The band's first recording was intended solely as a club-booking demo CD but, due to overwhelming requests from their audiences, was released to the public in 1997. My Side Of The Road included ten original songs and received good reviews from local media and several national publications.
Nashville Years ...
Ricky and Micol moved to Nashville in 1998. The four-piece band played throughout Tennessee, western North Carolina, and Georgia in clubs and opened concerts for Delbert McClinton, Grand Funk Railroad, and Pat Travers - and, in between gigs, the Davis duo performed at open-mike nights and songwriters’ rounds in Music City. A change in musical direction led to regrouping, and Ricky & Micol set out on their own again.
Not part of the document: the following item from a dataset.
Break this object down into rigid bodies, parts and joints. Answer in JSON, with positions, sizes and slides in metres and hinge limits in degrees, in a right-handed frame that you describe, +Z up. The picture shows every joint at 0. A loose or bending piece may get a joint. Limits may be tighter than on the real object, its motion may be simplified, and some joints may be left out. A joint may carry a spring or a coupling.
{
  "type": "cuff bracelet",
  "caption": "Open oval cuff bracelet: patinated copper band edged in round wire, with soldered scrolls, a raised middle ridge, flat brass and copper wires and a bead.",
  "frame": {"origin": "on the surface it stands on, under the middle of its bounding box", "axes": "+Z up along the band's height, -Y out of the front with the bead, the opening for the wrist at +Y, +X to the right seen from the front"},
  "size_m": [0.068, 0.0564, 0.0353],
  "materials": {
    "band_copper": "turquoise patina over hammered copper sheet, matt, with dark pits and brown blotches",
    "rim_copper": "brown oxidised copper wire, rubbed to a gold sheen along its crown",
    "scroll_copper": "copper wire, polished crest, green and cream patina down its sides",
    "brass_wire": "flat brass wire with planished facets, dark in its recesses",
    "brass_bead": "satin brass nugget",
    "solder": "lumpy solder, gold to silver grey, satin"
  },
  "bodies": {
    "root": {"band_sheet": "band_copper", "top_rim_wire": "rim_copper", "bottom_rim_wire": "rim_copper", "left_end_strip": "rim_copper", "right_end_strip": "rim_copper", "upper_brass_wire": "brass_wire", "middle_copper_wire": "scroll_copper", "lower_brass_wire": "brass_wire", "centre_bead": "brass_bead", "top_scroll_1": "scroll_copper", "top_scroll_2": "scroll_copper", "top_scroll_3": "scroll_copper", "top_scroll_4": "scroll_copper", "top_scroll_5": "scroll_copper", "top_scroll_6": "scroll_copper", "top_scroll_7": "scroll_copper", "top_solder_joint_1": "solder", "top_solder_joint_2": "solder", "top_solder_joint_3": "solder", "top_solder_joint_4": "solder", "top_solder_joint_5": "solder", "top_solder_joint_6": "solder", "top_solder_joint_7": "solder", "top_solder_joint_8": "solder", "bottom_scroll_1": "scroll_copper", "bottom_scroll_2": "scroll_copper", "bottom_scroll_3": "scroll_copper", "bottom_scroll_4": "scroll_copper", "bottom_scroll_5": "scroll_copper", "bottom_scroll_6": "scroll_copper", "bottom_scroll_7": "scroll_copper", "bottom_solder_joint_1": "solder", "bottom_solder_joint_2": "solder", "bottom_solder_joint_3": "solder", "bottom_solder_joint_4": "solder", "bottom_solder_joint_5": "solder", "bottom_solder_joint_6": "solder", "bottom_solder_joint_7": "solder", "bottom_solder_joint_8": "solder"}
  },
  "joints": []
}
Their 2001 release, Delta Low - Mountain High, is an experimental, eclectic blend of songs and styles reflecting their love of southern roots, earthy rock, soul, and mountain music. Several musicians, including Bobby Keys on saxophone (Rolling Stones, Joe Cocker, Delaney & Bonnie) and the superb rhythm section of Chucki Burke on drums (Willie Dixon, Isaac Hayes, Little Milton) and Dave Ro on bass (June Carter, Johnny Cash, Dwight Yoakam), lent their creativity to the recording which resulted in a well-received and respected collection of primarily Davis penned songs. It caught some attention among their peers in the music industry and garnered favorable reviews from their fans and local, national, and international critics.
Over the next two years, BMT performed as a duo with several guest musicians joining in from time to time. From 2003 - 2005 Johnny Richardson (Chuck Berry, Leroy Parnell) performed regularly with BMT on drums and percussion. In 2006 Rick Lonow (June Carter-Cash, Buritto Deluxe, The Bellamy Brothers) Michaeal "Bones" Allen, Manneth Webster and Kyle Burnham have all performed regularly with BMT on drums.
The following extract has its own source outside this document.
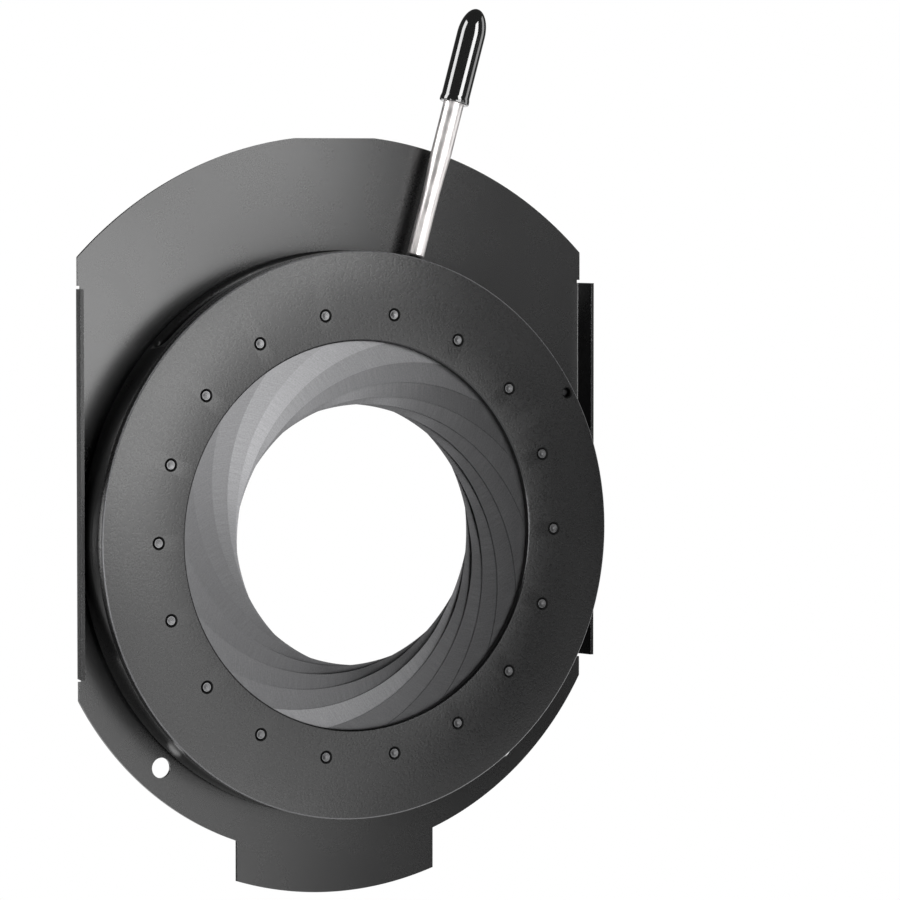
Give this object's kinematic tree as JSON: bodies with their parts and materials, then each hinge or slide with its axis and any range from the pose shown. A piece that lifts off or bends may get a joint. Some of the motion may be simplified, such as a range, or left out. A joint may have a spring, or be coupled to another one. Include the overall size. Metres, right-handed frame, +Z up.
{
  "type": "iris diaphragm",
  "caption": "Drop-in iris diaphragm: crescent blades in a round body on a bent sheet-metal carrier plate, opened and closed by a capped radial lever.",
  "frame": {"origin": "on the optical axis, in the rear face of the carrier plate", "axes": "-Y along the optical axis out of the front cover, +Z up towards the plate's top edge, +X to the right as seen from the front"},
  "size_m": [0.1166, 0.0114, 0.1786],
  "materials": {
    "black_paint": "satin black paint on steel sheet",
    "black_anodised": "matte black anodised, lightly grained",
    "blade_steel": "blackened, satin",
    "pin_steel": "turned, bright",
    "black_steel": "black oxide",
    "bright_steel": "polished, nickel plated",
    "black_vinyl": "glossy dipped vinyl"
  },
  "bodies": {
    "carrier": {"carrier_plate": "black_paint", "housing": "black_anodised", "front_cover": "black_anodised", "clamp_screw_1": "black_steel", "clamp_screw_2": "black_steel", "clamp_screw_3": "black_steel"},
    "actuator": {"actuator_ring": "black_anodised", "lever_stud": "black_steel", "lever_rod": "bright_steel", "lever_cap": "black_vinyl"},
    "blade_01": {"blade_01": "blade_steel", "pivot_pin_01": "pin_steel"},
    "blade_02": {"blade_02": "blade_steel", "pivot_pin_02": "pin_steel"},
    "blade_03": {"blade_03": "blade_steel", "pivot_pin_03": "pin_steel"},
    "blade_04": {"blade_04": "blade_steel", "pivot_pin_04": "pin_steel"},
    "blade_05": {"blade_05": "blade_steel", "pivot_pin_05": "pin_steel"},
    "blade_06": {"blade_06": "blade_steel", "pivot_pin_06": "pin_steel"},
    "blade_07": {"blade_07": "blade_steel", "pivot_pin_07": "pin_steel"},
    "blade_08": {"blade_08": "blade_steel", "pivot_pin_08": "pin_steel"},
    "blade_09": {"blade_09": "blade_steel", "pivot_pin_09": "pin_steel"},
    "blade_10": {"blade_10": "blade_steel", "pivot_pin_10": "pin_steel"},
    "blade_11": {"blade_11": "blade_steel", "pivot_pin_11": "pin_steel"},
    "blade_12": {"blade_12": "blade_steel", "pivot_pin_12": "pin_steel"},
    "blade_13": {"blade_13": "blade_steel", "pivot_pin_13": "pin_steel"},
    "blade_14": {"blade_14": "blade_steel", "pivot_pin_14": "pin_steel"},
    "blade_15": {"blade_15": "blade_steel", "pivot_pin_15": "pin_steel"},
    "blade_16": {"blade_16": "blade_steel", "pivot_pin_16": "pin_steel"},
    "blade_17": {"blade_17": "blade_steel", "pivot_pin_17": "pin_steel"},
    "blade_18": {"blade_18": "blade_steel", "pivot_pin_18": "pin_steel"}
  },
  "joints": [
    {"name": "lever_turn", "type": "hinge", "parent": "carrier", "child": "actuator", "pos_m": [0, 0, 0], "axis": [0, -1, 0], "range_deg": [-30.7, 59.6]},
    {"name": "blade_turn_01", "type": "hinge", "parent": "carrier", "child": "blade_01", "pos_m": [0.0448, 0, 0], "axis": [0, -1, 0], "range_deg": [-15.7, 30.4]},
    {"name": "blade_turn_02", "type": "hinge", "parent": "carrier", "child": "blade_02", "pos_m": [0.0421, 0, 0.01532], "axis": [0, -1, 0], "range_deg": [-15.7, 30.4]},
    {"name": "blade_turn_03", "type": "hinge", "parent": "carrier", "child": "blade_03", "pos_m": [0.03432, 0, 0.0288], "axis": [0, -1, 0], "range_deg": [-15.7, 30.4]},
    {"name": "blade_turn_04", "type": "hinge", "parent": "carrier", "child": "blade_04", "pos_m": [0.0224, 0, 0.0388], "axis": [0, -1, 0], "range_deg": [-15.7, 30.4]},
    {"name": "blade_turn_05", "type": "hinge", "parent": "carrier", "child": "blade_05", "pos_m": [0.00778, 0, 0.04412], "axis": [0, -1, 0], "range_deg": [-15.7, 30.4]},
    {"name": "blade_turn_06", "type": "hinge", "parent": "carrier", "child": "blade_06", "pos_m": [-0.00778, 0, 0.04412], "axis": [0, -1, 0], "range_deg": [-15.7, 30.4]},
    {"name": "blade_turn_07", "type": "hinge", "parent": "carrier", "child": "blade_07", "pos_m": [-0.0224, 0, 0.0388], "axis": [0, -1, 0], "range_deg": [-15.7, 30.4]},
    {"name": "blade_turn_08", "type": "hinge", "parent": "carrier", "child": "blade_08", "pos_m": [-0.03432, 0, 0.0288], "axis": [0, -1, 0], "range_deg": [-15.7, 30.4]},
    {"name": "blade_turn_09", "type": "hinge", "parent": "carrier", "child": "blade_09", "pos_m": [-0.0421, 0, 0.01532], "axis": [0, -1, 0], "range_deg": [-15.7, 30.4]},
    {"name": "blade_turn_10", "type": "hinge", "parent": "carrier", "child": "blade_10", "pos_m": [-0.0448, 0, 0], "axis": [0, -1, 0], "range_deg": [-15.7, 30.4]},
    {"name": "blade_turn_11", "type": "hinge", "parent": "carrier", "child": "blade_11", "pos_m": [-0.0421, 0, -0.01532], "axis": [0, -1, 0], "range_deg": [-15.7, 30.4]},
    {"name": "blade_turn_12", "type": "hinge", "parent": "carrier", "child": "blade_12", "pos_m": [-0.03432, 0, -0.0288], "axis": [0, -1, 0], "range_deg": [-15.7, 30.4]},
    {"name": "blade_turn_13", "type": "hinge", "parent": "carrier", "child": "blade_13", "pos_m": [-0.0224, 0, -0.0388], "axis": [0, -1, 0], "range_deg": [-15.7, 30.4]},
    {"name": "blade_turn_14", "type": "hinge", "parent": "carrier", "child": "blade_14", "pos_m": [-0.00778, 0, -0.04412], "axis": [0, -1, 0], "range_deg": [-15.7, 30.4]},
    {"name": "blade_turn_15", "type": "hinge", "parent": "carrier", "child": "blade_15", "pos_m": [0.00778, 0, -0.04412], "axis": [0, -1, 0], "range_deg": [-15.7, 30.4]},
    {"name": "blade_turn_16", "type": "hinge", "parent": "carrier", "child": "blade_16", "pos_m": [0.0224, 0, -0.0388], "axis": [0, -1, 0], "range_deg": [-15.7, 30.4]},
    {"name": "blade_turn_17", "type": "hinge", "parent": "carrier", "child": "blade_17", "pos_m": [0.03432, 0, -0.0288], "axis": [0, -1, 0], "range_deg": [-15.7, 30.4]},
    {"name": "blade_turn_18", "type": "hinge", "parent": "carrier", "child": "blade_18", "pos_m": [0.0421, 0, -0.01532], "axis": [0, -1, 0], "range_deg": [-15.7, 30.4]}
  ],
  "couplings": [
    {"joint": "blade_turn_01", "follows": "lever_turn", "ratio": 0.51},
    {"joint": "blade_turn_02", "follows": "lever_turn", "ratio": 0.51},
    {"joint": "blade_turn_03", "follows": "lever_turn", "ratio": 0.51},
    {"joint": "blade_turn_04", "follows": "lever_turn", "ratio": 0.51},
    {"joint": "blade_turn_05", "follows": "lever_turn", "ratio": 0.51},
    {"joint": "blade_turn_06", "follows": "lever_turn", "ratio": 0.51},
    {"joint": "blade_turn_07", "follows": "lever_turn", "ratio": 0.51},
    {"joint": "blade_turn_08", "follows": "lever_turn", "ratio": 0.51},
    {"joint": "blade_turn_09", "follows": "lever_turn", "ratio": 0.51},
    {"joint": "blade_turn_10", "follows": "lever_turn", "ratio": 0.51},
    {"joint": "blade_turn_11", "follows": "lever_turn", "ratio": 0.51},
    {"joint": "blade_turn_12", "follows": "lever_turn", "ratio": 0.51},
    {"joint": "blade_turn_13", "follows": "lever_turn", "ratio": 0.51},
    {"joint": "blade_turn_14", "follows": "lever_turn", "ratio": 0.51},
    {"joint": "blade_turn_15", "follows": "lever_turn", "ratio": 0.51},
    {"joint": "blade_turn_16", "follows": "lever_turn", "ratio": 0.51},
    {"joint": "blade_turn_17", "follows": "lever_turn", "ratio": 0.51},
    {"joint": "blade_turn_18", "follows": "lever_turn", "ratio": 0.51}
  ]
}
It's been said that a BMT performance is like stepping into a "pentecostal revival" -- with Ricky and Micol's gritty, sweet, soulful harmonies, earthy sounds of gutbucket guitar and slide, gospel piano & roadhouse pounding of tambourines. But the foundation to all of their work is to channel what is innately deep within them and to let it come forth naturally without definitions or restrictions.
BMT currently tours the southern & midwestern USA and wherever the music takes them - playing festivals, concerts, and clubs. They've opened shows for The Subdudes, Sonny Landreth, and Otha Turner's Rising Star Fife and Drum Band, to name a few. As well, they shared PRI's Mountain Stage lineup with Charlie Musselwhite, Robert Lockwood, Jr. and Guster. BMT has been nominated several years in a row as “Best Acoustic Blues Act” and Micol as “Female Vocalist of the Year” by the Music City Blues Society. Their song, “Home”, has been included on a compilation CD to benefit the Habitat for Humanity of Clarksdale, MS.
More About Ricky ...
Ricky (guitars, vocals) was born in Knoxville, Tennessee and raised in south Knox County. Family get-togethers turned into pickin' parties with country, gospel, R&B, and rock 'n' roll. By the age of seven, he was playing guitar or drums right along with the grown ups. His guitar-playing father's Chuck Berry recordings led him to discover Muddy Waters, which was an epiphany to him and was the beginning of his journey into blues and slide guitar. A member of his high school marching, concert & jazz bands and a member of several working bands in his teens singing and playing guitar, saxophone or drums on Friday & Saturday nights in east Tennessee honky tonks and singing in the Baptist church every Sunday morning - not missing a Sunday service by his mother's insistence - by high school graduation he had turned down a jazz scholarship to the University of Tennessee and chose instead to attend Middle Tennessee State University in Murfreesboro and major in the Recording Industry Management program. At nineteen he formed his own band (the first of a few before BMT) getting a further education in honky tonks and juke joints, experimenting with psychedelic rock (Jimi Hendrix/The Allman Bros), blues (John Lee Hooker/Elmore James), soul (Otis Redding/Percy Sledge) and his own originals. Ricky is a formidable songwriter, soaring guitarist, and fervent vocalist capable of both morphing between styles and transforming the musical styles themselves.
More About Micol ...
Micol (piano, tambourine, vocals) was born in Memphis, Tennessee into a music-loving family and raised in various towns throughout the south including, Indianola, Mississippi, Fort Smith, Arkansas and Clinton, Tennessee. Around the age of four, she began picking out tunes on the church piano. Her father, a preacher, didn't allow his children to listen to secular music. Ironically, though, Micol absorbed the Jimmy Reed blues songs her father would sing at night as lullabies. After moving from state to state and church to church, her family settled in Clinton, Tennessee in the Knoxville area when she was thirteen. Through her teenage years, she was the church pianist, sang in various choirs, and eventually earned a degree in music education from the University Of Tennessee. Bonnie Raitt, Van Morrison, and Bobbie Gentry proved to be an enormous influence on her. She possesses the phenomenal natural gift to write songs and deliver whatever she's singing with absolute conviction and gut-wrenching soul, depth, and emotion - much like her music heroes.